§ **MATERIAL FOR THIS EXERCISE**:
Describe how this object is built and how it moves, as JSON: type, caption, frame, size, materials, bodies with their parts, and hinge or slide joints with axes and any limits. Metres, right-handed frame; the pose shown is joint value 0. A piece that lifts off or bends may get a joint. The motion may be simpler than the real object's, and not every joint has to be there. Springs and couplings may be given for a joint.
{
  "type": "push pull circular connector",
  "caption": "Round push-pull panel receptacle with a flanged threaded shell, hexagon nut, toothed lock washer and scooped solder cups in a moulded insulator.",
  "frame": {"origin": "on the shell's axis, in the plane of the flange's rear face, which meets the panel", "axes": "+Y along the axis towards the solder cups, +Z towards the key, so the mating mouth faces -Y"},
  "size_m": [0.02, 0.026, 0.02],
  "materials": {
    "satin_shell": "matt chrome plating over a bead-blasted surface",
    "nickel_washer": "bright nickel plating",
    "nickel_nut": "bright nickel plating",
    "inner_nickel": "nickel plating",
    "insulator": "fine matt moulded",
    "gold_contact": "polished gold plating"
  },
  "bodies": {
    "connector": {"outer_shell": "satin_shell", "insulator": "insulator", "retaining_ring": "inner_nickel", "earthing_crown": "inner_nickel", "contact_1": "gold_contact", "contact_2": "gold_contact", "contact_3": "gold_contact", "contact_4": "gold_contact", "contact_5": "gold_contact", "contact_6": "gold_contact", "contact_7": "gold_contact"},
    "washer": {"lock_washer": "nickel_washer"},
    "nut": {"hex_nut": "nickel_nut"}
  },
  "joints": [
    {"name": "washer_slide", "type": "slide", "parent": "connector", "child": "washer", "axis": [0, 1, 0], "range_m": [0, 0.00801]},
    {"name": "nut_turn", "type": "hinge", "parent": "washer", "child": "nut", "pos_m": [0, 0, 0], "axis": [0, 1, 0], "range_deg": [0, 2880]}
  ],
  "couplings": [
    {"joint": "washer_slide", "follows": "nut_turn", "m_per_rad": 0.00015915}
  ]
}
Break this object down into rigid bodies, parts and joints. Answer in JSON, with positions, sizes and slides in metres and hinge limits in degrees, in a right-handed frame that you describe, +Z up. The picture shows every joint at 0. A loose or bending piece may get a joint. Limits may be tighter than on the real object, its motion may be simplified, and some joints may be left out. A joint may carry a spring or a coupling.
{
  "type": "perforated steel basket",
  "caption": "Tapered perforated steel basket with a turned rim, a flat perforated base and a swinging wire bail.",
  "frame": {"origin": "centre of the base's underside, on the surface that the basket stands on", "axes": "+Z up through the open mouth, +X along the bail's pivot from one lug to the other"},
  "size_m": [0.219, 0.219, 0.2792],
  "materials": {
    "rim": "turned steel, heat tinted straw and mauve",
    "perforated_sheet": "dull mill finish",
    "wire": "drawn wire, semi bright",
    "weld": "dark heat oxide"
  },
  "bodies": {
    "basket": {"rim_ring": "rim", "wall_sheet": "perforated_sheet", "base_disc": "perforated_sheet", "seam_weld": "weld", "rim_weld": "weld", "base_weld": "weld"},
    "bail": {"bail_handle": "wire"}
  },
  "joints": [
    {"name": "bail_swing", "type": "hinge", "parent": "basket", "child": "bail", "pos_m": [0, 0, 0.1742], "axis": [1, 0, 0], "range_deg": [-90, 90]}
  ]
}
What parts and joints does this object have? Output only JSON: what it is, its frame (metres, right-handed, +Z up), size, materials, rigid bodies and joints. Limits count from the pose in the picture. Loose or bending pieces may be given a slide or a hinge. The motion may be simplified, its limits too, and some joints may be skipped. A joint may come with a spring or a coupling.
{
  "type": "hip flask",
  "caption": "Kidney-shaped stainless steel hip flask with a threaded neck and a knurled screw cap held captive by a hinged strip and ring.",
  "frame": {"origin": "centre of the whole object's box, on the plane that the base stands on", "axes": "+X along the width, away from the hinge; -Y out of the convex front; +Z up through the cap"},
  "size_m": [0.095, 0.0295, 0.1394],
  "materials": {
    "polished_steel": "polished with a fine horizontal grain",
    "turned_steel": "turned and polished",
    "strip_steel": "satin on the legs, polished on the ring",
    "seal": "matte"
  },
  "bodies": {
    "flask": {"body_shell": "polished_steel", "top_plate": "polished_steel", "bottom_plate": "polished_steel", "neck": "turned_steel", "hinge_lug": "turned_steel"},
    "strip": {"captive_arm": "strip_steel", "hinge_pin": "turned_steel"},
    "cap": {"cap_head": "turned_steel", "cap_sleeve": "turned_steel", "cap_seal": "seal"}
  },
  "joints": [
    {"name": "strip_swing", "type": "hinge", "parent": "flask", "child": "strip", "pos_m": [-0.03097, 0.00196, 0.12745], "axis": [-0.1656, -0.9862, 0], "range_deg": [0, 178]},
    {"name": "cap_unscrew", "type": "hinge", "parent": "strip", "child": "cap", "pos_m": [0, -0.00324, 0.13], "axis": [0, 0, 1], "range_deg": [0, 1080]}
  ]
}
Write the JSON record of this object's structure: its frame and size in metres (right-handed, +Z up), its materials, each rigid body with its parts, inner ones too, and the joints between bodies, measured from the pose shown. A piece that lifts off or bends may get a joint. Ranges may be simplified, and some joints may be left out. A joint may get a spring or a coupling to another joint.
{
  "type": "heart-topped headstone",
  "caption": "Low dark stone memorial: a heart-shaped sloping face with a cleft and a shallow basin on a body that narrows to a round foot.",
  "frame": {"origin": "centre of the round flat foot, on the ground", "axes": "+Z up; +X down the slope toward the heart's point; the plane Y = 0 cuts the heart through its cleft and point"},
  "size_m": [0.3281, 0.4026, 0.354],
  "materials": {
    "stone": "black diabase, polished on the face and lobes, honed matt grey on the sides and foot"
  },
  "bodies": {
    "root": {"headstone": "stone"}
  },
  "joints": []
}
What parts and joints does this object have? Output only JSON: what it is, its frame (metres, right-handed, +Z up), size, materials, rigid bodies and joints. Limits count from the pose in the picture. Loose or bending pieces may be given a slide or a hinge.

§ **STATED GOAL**:
Transcribe the entire listing above precisely.

§ **TASK RESPONSE**:
Describe how this object is built and how it moves, as JSON: type, caption, frame, size, materials, bodies with their parts, and hinge or slide joints with axes and any limits. Metres, right-handed frame; the pose shown is joint value 0. A piece that lifts off or bends may get a joint. The motion may be simpler than the real object's, and not every joint has to be there. Springs and couplings may be given for a joint.
{
  "type": "push pull circular connector",
  "caption": "Round push-pull panel receptacle with a flanged threaded shell, hexagon nut, toothed lock washer and scooped solder cups in a moulded insulator.",
  "frame": {"origin": "on the shell's axis, in the plane of the flange's rear face, which meets the panel", "axes": "+Y along the axis towards the solder cups, +Z towards the key, so the mating mouth faces -Y"},
  "size_m": [0.02, 0.026, 0.02],
  "materials": {
    "satin_shell": "matt chrome plating over a bead-blasted surface",
    "nickel_washer": "bright nickel plating",
    "nickel_nut": "bright nickel plating",
    "inner_nickel": "nickel plating",
    "insulator": "fine matt moulded",
    "gold_contact": "polished gold plating"
  },
  "bodies": {
    "connector": {"outer_shell": "satin_shell", "insulator": "insulator", "retaining_ring": "inner_nickel", "earthing_crown": "inner_nickel", "contact_1": "gold_contact", "contact_2": "gold_contact", "contact_3": "gold_contact", "contact_4": "gold_contact", "contact_5": "gold_contact", "contact_6": "gold_contact", "contact_7": "gold_contact"},
    "washer": {"lock_washer": "nickel_washer"},
    "nut": {"hex_nut": "nickel_nut"}
  },
  "joints": [
    {"name": "washer_slide", "type": "slide", "parent": "connector", "child": "washer", "axis": [0, 1, 0], "range_m": [0, 0.00801]},
    {"name": "nut_turn", "type": "hinge", "parent": "washer", "child": "nut", "pos_m": [0, 0, 0], "axis": [0, 1, 0], "range_deg": [0, 2880]}
  ],
  "couplings": [
    {"joint": "washer_slide", "follows": "nut_turn", "m_per_rad": 0.00015915}
  ]
}
Break this object down into rigid bodies, parts and joints. Answer in JSON, with positions, sizes and slides in metres and hinge limits in degrees, in a right-handed frame that you describe, +Z up. The picture shows every joint at 0. A loose or bending piece may get a joint. Limits may be tighter than on the real object, its motion may be simplified, and some joints may be left out. A joint may carry a spring or a coupling.
{
  "type": "perforated steel basket",
  "caption": "Tapered perforated steel basket with a turned rim, a flat perforated base and a swinging wire bail.",
  "frame": {"origin": "centre of the base's underside, on the surface that the basket stands on", "axes": "+Z up through the open mouth, +X along the bail's pivot from one lug to the other"},
  "size_m": [0.219, 0.219, 0.2792],
  "materials": {
    "rim": "turned steel, heat tinted straw and mauve",
    "perforated_sheet": "dull mill finish",
    "wire": "drawn wire, semi bright",
    "weld": "dark heat oxide"
  },
  "bodies": {
    "basket": {"rim_ring": "rim", "wall_sheet": "perforated_sheet", "base_disc": "perforated_sheet", "seam_weld": "weld", "rim_weld": "weld", "base_weld": "weld"},
    "bail": {"bail_handle": "wire"}
  },
  "joints": [
    {"name": "bail_swing", "type": "hinge", "parent": "basket", "child": "bail", "pos_m": [0, 0, 0.1742], "axis": [1, 0, 0], "range_deg": [-90, 90]}
  ]
}
What parts and joints does this object have? Output only JSON: what it is, its frame (metres, right-handed, +Z up), size, materials, rigid bodies and joints. Limits count from the pose in the picture. Loose or bending pieces may be given a slide or a hinge. The motion may be simplified, its limits too, and some joints may be skipped. A joint may come with a spring or a coupling.
{
  "type": "hip flask",
  "caption": "Kidney-shaped stainless steel hip flask with a threaded neck and a knurled screw cap held captive by a hinged strip and ring.",
  "frame": {"origin": "centre of the whole object's box, on the plane that the base stands on", "axes": "+X along the width, away from the hinge; -Y out of the convex front; +Z up through the cap"},
  "size_m": [0.095, 0.0295, 0.1394],
  "materials": {
    "polished_steel": "polished with a fine horizontal grain",
    "turned_steel": "turned and polished",
    "strip_steel": "satin on the legs, polished on the ring",
    "seal": "matte"
  },
  "bodies": {
    "flask": {"body_shell": "polished_steel", "top_plate": "polished_steel", "bottom_plate": "polished_steel", "neck": "turned_steel", "hinge_lug": "turned_steel"},
    "strip": {"captive_arm": "strip_steel", "hinge_pin": "turned_steel"},
    "cap": {"cap_head": "turned_steel", "cap_sleeve": "turned_steel", "cap_seal": "seal"}
  },
  "joints": [
    {"name": "strip_swing", "type": "hinge", "parent": "flask", "child": "strip", "pos_m": [-0.03097, 0.00196, 0.12745], "axis": [-0.1656, -0.9862, 0], "range_deg": [0, 178]},
    {"name": "cap_unscrew", "type": "hinge", "parent": "strip", "child": "cap", "pos_m": [0, -0.00324, 0.13], "axis": [0, 0, 1], "range_deg": [0, 1080]}
  ]
}
Write the JSON record of this object's structure: its frame and size in metres (right-handed, +Z up), its materials, each rigid body with its parts, inner ones too, and the joints between bodies, measured from the pose shown. A piece that lifts off or bends may get a joint. Ranges may be simplified, and some joints may be left out. A joint may get a spring or a coupling to another joint.
{
  "type": "heart-topped headstone",
  "caption": "Low dark stone memorial: a heart-shaped sloping face with a cleft and a shallow basin on a body that narrows to a round foot.",
  "frame": {"origin": "centre of the round flat foot, on the ground", "axes": "+Z up; +X down the slope toward the heart's point; the plane Y = 0 cuts the heart through its cleft and point"},
  "size_m": [0.3281, 0.4026, 0.354],
  "materials": {
    "stone": "black diabase, polished on the face and lobes, honed matt grey on the sides and foot"
  },
  "bodies": {
    "root": {"headstone": "stone"}
  },
  "joints": []
}
What parts and joints does this object have? Output only JSON: what it is, its frame (metres, right-handed, +Z up), size, materials, rigid bodies and joints. Limits count from the pose in the picture. Loose or bending pieces may be given a slide or a hinge.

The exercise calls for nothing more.